Never had it but I hear that the Austin Home Brew Blue moon clone is really good. A friend of mine is a Hoegaarden freak and he brews this extract recipe to suit his tastes. He emailed it to me couple of weeks ago, I have never tried it.
6.6lbs Liquid Wheat Extract
1 lbs White Wheat
1 lbs Flaked Wheat
.5 lbs Flaked Oats
.75 oz Saaz 60min.
.25 oz Saaz 30min.
.25 oz Saaz 5min.
1 oz Bitter Orange Peel 5min.
.5 oz Crushed Corriander 5min.
Appropriate yeast such as WLP#400.
He steeps the wheat and flaked adjuncts for 30 or 40 minutes at 155F then adds the extract and boils for an hour. This is for a full boil so if your doing partial you will want to add 3.3 lbs of your extract the last 5 or 10 min or so of your boil, this will keep your IBU's in line.
It's rather difficult to brew a world-class Witbier using extract/steep techniques. Some of the crucial ingredients - oats and raw wheat - must be mashed, requiring at least a partial mash.
That said, Northern Brewer's Witbier kit is pretty good, as is Midwest's. Both can be improved by the addition of some Supah-Sekret Spicez; I like cardamom and paradise seed in addition to the coriander and bitter orange peel.

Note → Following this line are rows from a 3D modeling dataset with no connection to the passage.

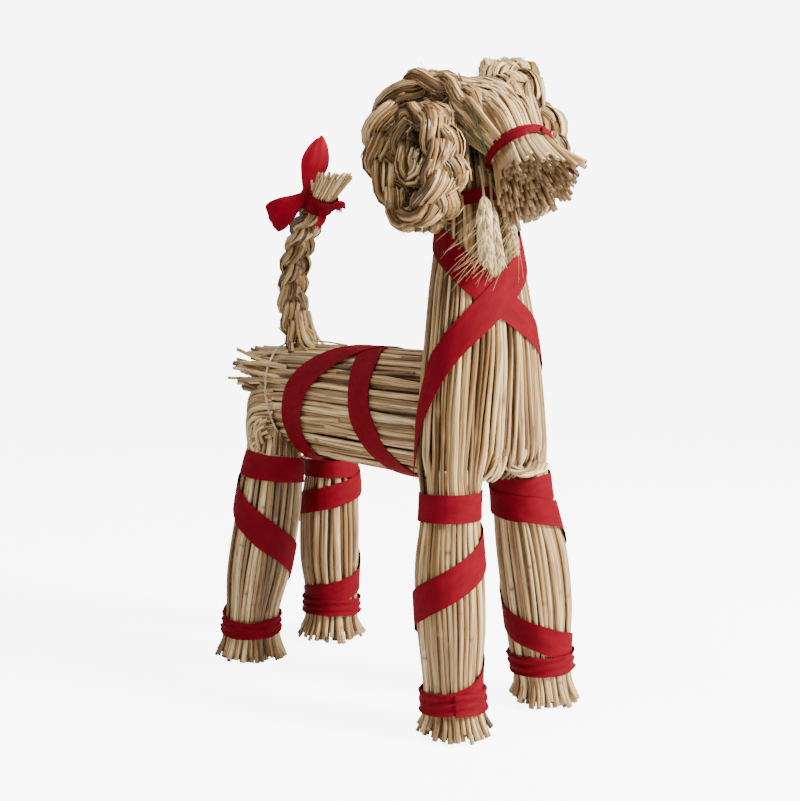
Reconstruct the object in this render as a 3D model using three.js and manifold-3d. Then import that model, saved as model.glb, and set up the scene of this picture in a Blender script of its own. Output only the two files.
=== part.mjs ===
// Straw goat ornament: bundles of straw bound with red ribbon, plaited horns and
// tail, a flared muzzle and ears of wheat.  Millimetres, +Z up, the goat faces -Y
// and its right side is -X.  The finished group is set down on Z = 0 with the
// centre of its box on the Z axis.
import * as THREE from 'three';
import Module from 'manifold-3d';

// ---- driving dimensions ----------------------------------------------------
const CLEARANCE = 0.4;            // air left between two bundles that meet
const RIBBON_WIDTH = 22;          // flat width of the red ribbon
const RIBBON_THICKNESS = 0.9;     // modelled thickness of one layer of ribbon
const RIBBON_GAP = 1.2;           // air between a bundle's ridges and the ribbon
const LAYER_PITCH = 1.3;          // radial step where the ribbon crosses itself
const RING_STEP = 22.5;           // degrees between two columns of a wound ribbon
const CHEST_BOTTOM = 178.6;       // the chest bundle stands on the front legs here
const LEG_TOP = 178.2;            // flat top of both front legs

// leg sections: x, y, z, radius
const FRONT_RIGHT = [
  [-50, -125, 0, 27], [-50, -124, 16, 23], [-49, -122, 28, 22.5], [-48, -119, 80, 26],
  [-46, -115, 120, 25.5], [-42, -112, 158, 22.5], [-40, -111, LEG_TOP, 22.5]];
const FRONT_LEFT = [
  [50, -123, 0, 26], [50, -122, 16, 23], [50, -120, 28, 23.5], [50, -115, 80, 28],
  [47, -111, 120, 28], [41, -108, 160, 24], [38, -108, LEG_TOP, 23.5]];
const HIND_RIGHT = [
  [-47, 125, 0, 29], [-47, 124, 18, 26], [-47, 123, 30, 24], [-42, 119, 80, 28],
  [-37, 115, 120, 29], [-33, 110, 173, 26], [-26, 116, 190, 22], [-22, 120, 210, 21],
  [-20, 124, 229, 16]];
const HIND_LEFT = [
  [46, 124, 0, 28], [46, 123, 18, 24], [46, 122, 30, 24], [40, 118, 80, 27],
  [36, 115, 120, 27], [33, 110, 173, 25], [26, 116, 190, 22], [22, 120, 210, 21],
  [20, 124, 229, 16]];

// chest and neck sections: z, centre y, half width, half depth, roundness
const CHEST = [
  [CHEST_BOTTOM, -105, 60, 29, 2.8], [196, -105, 58.5, 32.5, 2.6], [232, -104, 56, 35, 2.3],
  [280, -103, 50, 36, 2], [320, -100, 42, 34, 2], [350, -98, 35, 31, 2],
  [376, -96, 31, 27, 2], [404, -96, 27, 22, 2], [426, -94, 20, 13, 2]];

// trunk sections: y, centre z, half width, half height, lean of the section
const TRUNK = [
  [-96, 224, 39, 48, 0], [-40, 224, 39.5, 48.5, 0], [20, 224, 39.5, 48.5, 0],
  [80, 224, 39, 48.5, 0.15], [113, 224, 38.5, 48, 0.3], [124, 238, 38, 34, 0.3],
  [140, 247, 40, 27, 0.2], [156, 251, 42, 22, 0]];

// head sections: centre y, z, half width, half depth, tilt of the half depth in degrees
const HEAD = [
  [-77, 437, 15, 11, 30], [-83, 447, 22, 17, 49], [-96, 454, 26, 20, 81],
  [-110, 451, 26, 21, 114], [-124, 439, 24.5, 21.5, 139], [-137, 420, 22, 22, 147],
  [-148, 403, 26.5, 26.5, 143], [-159, 386, 31, 33, 139.5]];
const TWINE_STATION = 108;        // where the twine goes round the trunk
const TWINE_PUSH = 1.65;          // from the trunk's ridges to the middle of the twine
const MUZZLE_TIE = 5;             // head section that carries the muzzle ribbon

// horn centre lines, right side: x, y, z, then the lean of the plait's flat width
const HORN_PATH = [
  [-9, -115, 447, 0.8], [-19, -102, 461, 0.65], [-32, -87, 469, 0.35], [-44, -70, 463, 0.05],
  [-51, -62, 440, 0], [-54, -62, 410, 0], [-55, -70, 383, 0], [-54.5, -89, 369.5, 0],
  [-53, -107, 377, 0], [-51.5, -115, 397, 0], [-51, -114.5, 420, 0], [-51, -107, 437, 0],
  [-52, -96, 445, 0], [-53, -87, 438, 0], [-54, -85, 422, 0], [-54, -88, 406, 0],
  [-53, -95, 399, 0], [-52, -100, 404, 0]];
const HORN_HALF_WIDTH = 22;
const HORN_HALF_DEPTH = 9.6;
const HORN_PITCH = 66;            // length of one full turn of a strand
const LEFT_HORN_STRETCH = 1.09;   // the left horn is a little taller
const LEFT_HORN_LIFT = -28;

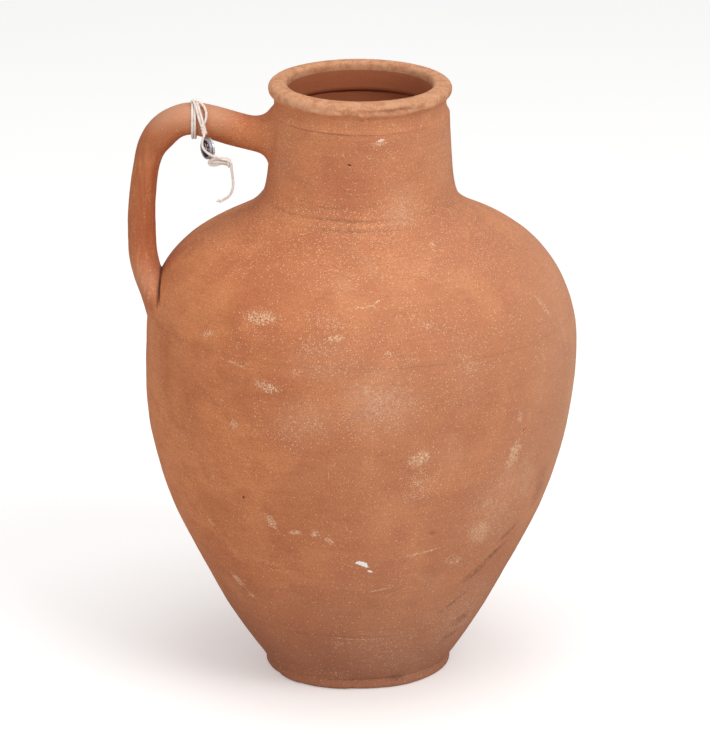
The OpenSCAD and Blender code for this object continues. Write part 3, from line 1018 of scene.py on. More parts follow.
        # Soot, chips of lime, and painted shade in seam grooves, the crevice under the handle, pits and pin holes
        sooty = board.times(sums[MarkKind.SMUDGE], board.span(board.noise(place, 0.35, 5.0, 0.7), 0.34, 0.56))
        colour = board.mix(board.times(sooty, 0.8), colour, self.sooty)
        colour = board.mix(sums[MarkKind.LIME], colour, self.lime)
        crease = board.stored("crease")
        deep = board.total([crease, sums[MarkKind.SHADE], sums[MarkKind.PIT]], "MAXIMUM")
        deep = board.math("MAXIMUM", deep, board.times(grain["Holes"], 0.55))
        colour = board.mix(board.times(deep, 0.82), colour, self.shade)
        board.feed(shader.inputs["Base Color"], colour)
        rough = board.span(dust, 0.0, 1.0, 0.86, 0.96)
        board.feed(shader.inputs["Roughness"], rough)
        shader.inputs["Specular IOR Level"].default_value = 0.28
        height = board.math("MULTIPLY_ADD", board.math("ADD", dashes, specks), 0.25, grain["Height"])
        height = board.math("MULTIPLY_ADD", deep, -1.2, height)
        bump = board.add("ShaderNodeBump", {"Strength": 0.55, "Distance": 0.0004, "Height": height})
        board.feed(shader.inputs["Normal"], bump.outputs[0])
        return material

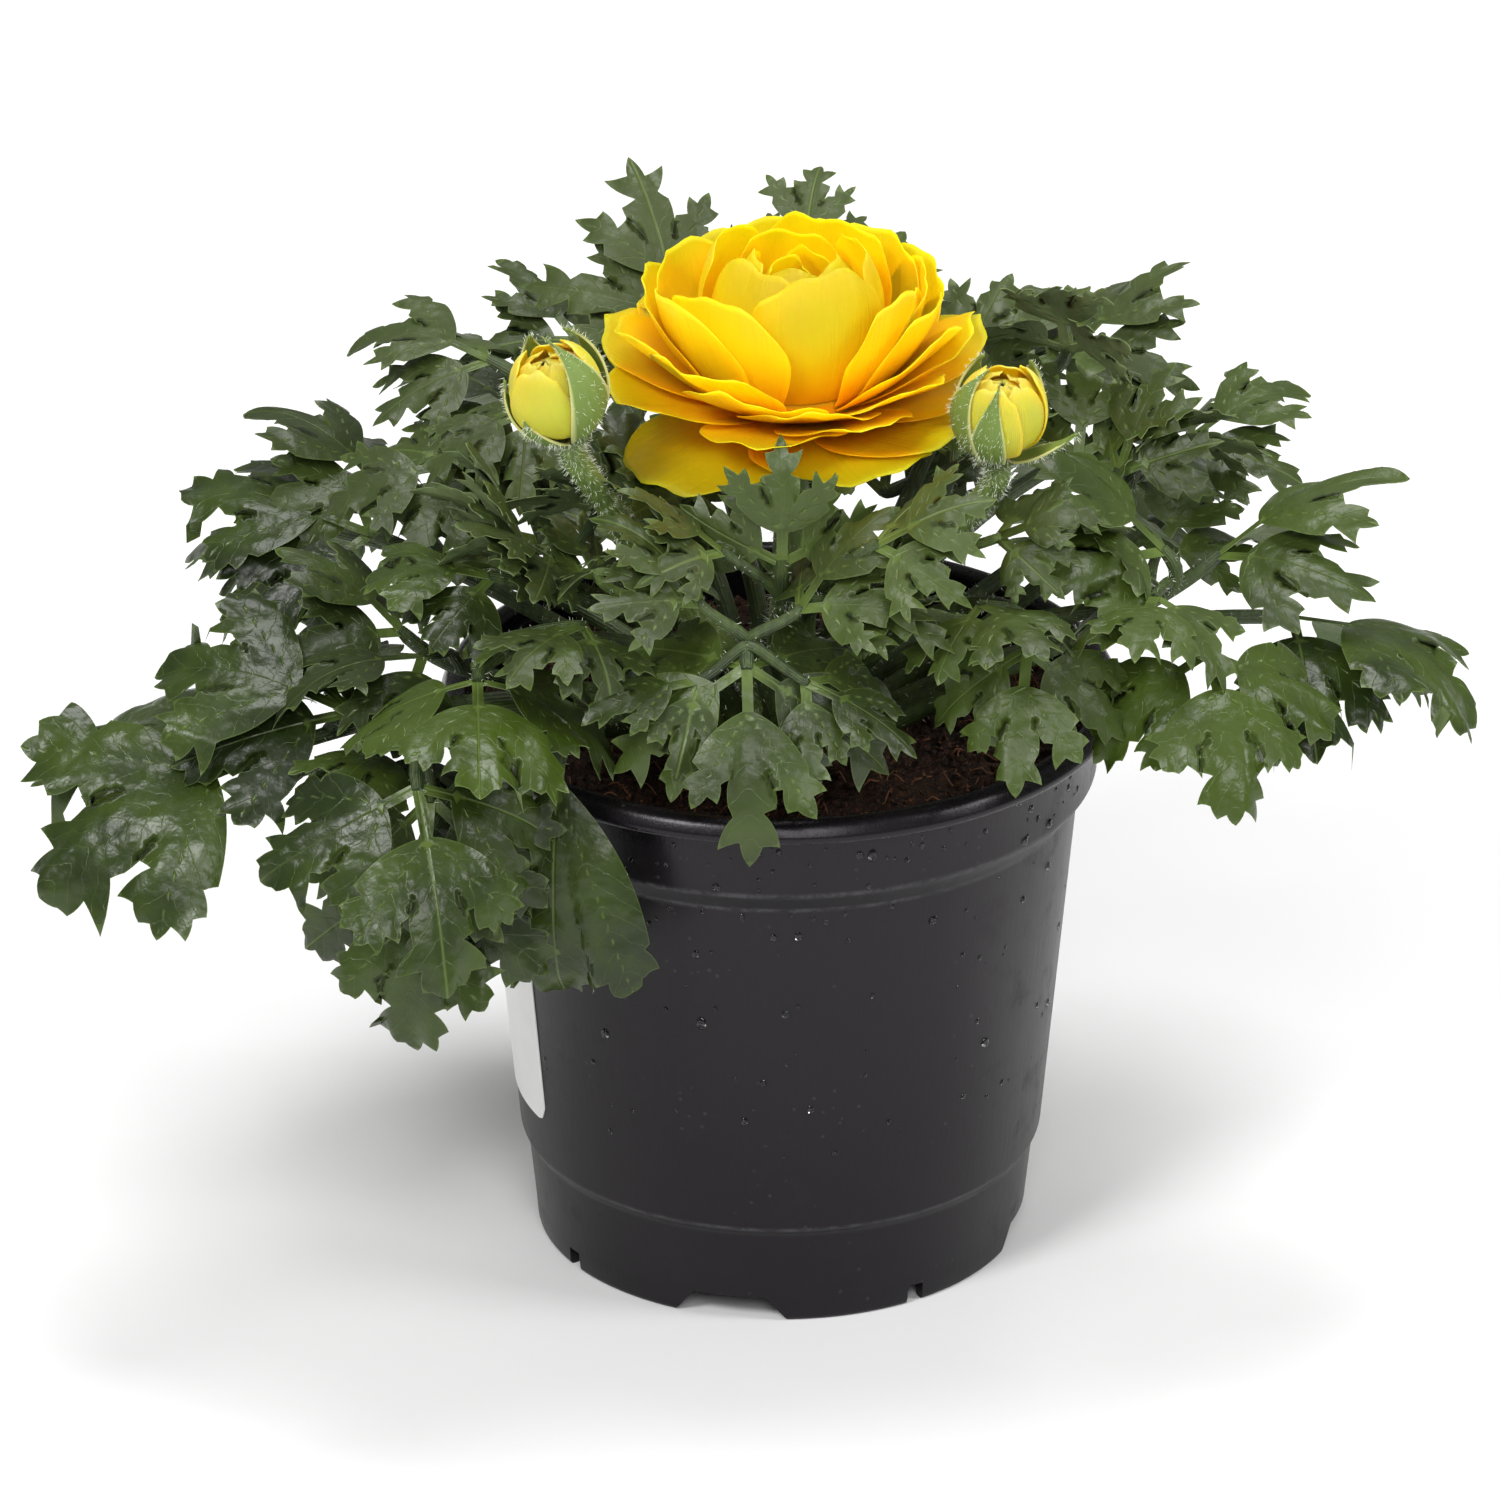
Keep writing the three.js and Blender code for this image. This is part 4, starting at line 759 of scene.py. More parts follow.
# Leaflets have three lobes: the angle between their ribs, the side ribs' share of the middle one, how
# far out the cut between lobes starts, how pale the blade is, how far it cups, folds up beside its
# ribs, curls down and ruffles, and the teeth of half a lobe, each as its point and the notch after it.
# Lengths are shares of the leaflet's, and those of teeth of the lobe's.
Style = namedtuple("Style", "rib_angle side_rib sinus paleness relief teeth")
LEAF_STYLES = {
    "broad": Style(
        42, 0.86, 0.42, 0.05, (-0.04, 0.14, 0.1, 0.04),
        [(0.6, 0.225), (0.66, 0.175), (0.82, 0.3), (0.83, 0.17), (0.95, 0.16), (0.93, 0.075)],
    ),
    "cut": Style(
        41, 0.84, 0.36, 0.3, (0.03, 0.16, 0.12, 0.04),
        [(0.62, 0.21), (0.68, 0.13), (0.87, 0.22), (0.86, 0.09)],
    ),
    "fine": Style(
        41, 0.84, 0.32, 0.3, (0.03, 0.16, 0.12, 0.04),
        [(0.6, 0.2), (0.65, 0.1), (0.85, 0.2), (0.83, 0.07)],
    ),
    "slim": Style(
        32, 0.8, 0.42, 0.2, (0.03, 0.14, 0.12, 0.03),
        [(0.62, 0.17), (0.67, 0.11), (0.86, 0.2), (0.85, 0.08)],
    ),
    "whole": Style(
        22, 0.82, 0.78, 0, (-0.06, 0.03, 0.05, 0.04),
        [(0.8, 0.16), (0.83, 0.14), (0.9, 0.14), (0.92, 0.1), (0.97, 0.08), (0.975, 0.05)],
    ),
}
# Cut leaves with their hub above this height are cut finer.
FINE_ABOVE = 140

# Leaflets round the end of the stalk: direction, share of the leaf's size, share that is stalk
LEAFLETS = {
    "three": [(-1, 0.86, 0.2), (0, 1, 0.26), (1, 0.86, 0.2)],
    "five": [(-2, 0.8, 0.2), (-1, 0.9, 0.2), (0, 1, 0.24), (1, 0.9, 0.2), (2, 0.8, 0.2)],
    "turned": [(-1.9, 0.66, 0.2), (-0.85, 0.95, 0.2), (0.05, 1, 0.24)],
    "one": [(0, 1, 0.08)],
}
LEAFLET_KINDS = {1: "turned", 4: "one", 24: "five"}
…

I don't recommend flavor or aroma hops in Witbier. They clash with the spices and yeast flavors, which defeats the purpose.
I did the partial mash on the AHS kit. You'll need a mesh bag and I would recommend two pots. I used the yeast they recommend at AHS (liquid).
Somewhere else around here someone recommended crushing the corriander seeds before adding them and I would probably do that when I make another batch.
Wife loves it and she won't drink beer normally.
Williams Brewing has a really good Belgian Wit kit that I, my wife and many others were very impressed with. Here is the description of the kit...
Originally associated with the Eastern Belgian province of Brabant, the Belgian Wit (white) style is a fruity, pale wheat beer accented with orange peel, coriander, and other spices. This is a subtle, delicate beer, best appreciated by those who like a refreshing wheat beer with a touch of spice character. The name wit (or white) was attached to this style due to both the original use of unmalted wheat, and to the fact that this beer was brewed without finings, so more yeast than normal remained in suspension.
Includes 8 pounds of our blended malt extract, flavoring hops and spices, liquid ale yeast, and corn sugar for carbonation. Makes 5 gallons with a starting gravity of at least 1.047. Ease of Brewing: Beginner
It's for pellet hops. Been a while since I've seen this thread. Lol. We have since moved on to all grain for most brews but from what I remember this was a pretty tasty beer. My friend brewed it a few times. Good luck!!
Thanks! I've been doing extracts for about a year and half. Want to try the all-grain, but have to have a place to boil the water first. My poor electric stove gets abused as it is with 3 gallons and I don't think running some propane in my house is the best idea...can't wait for a garage!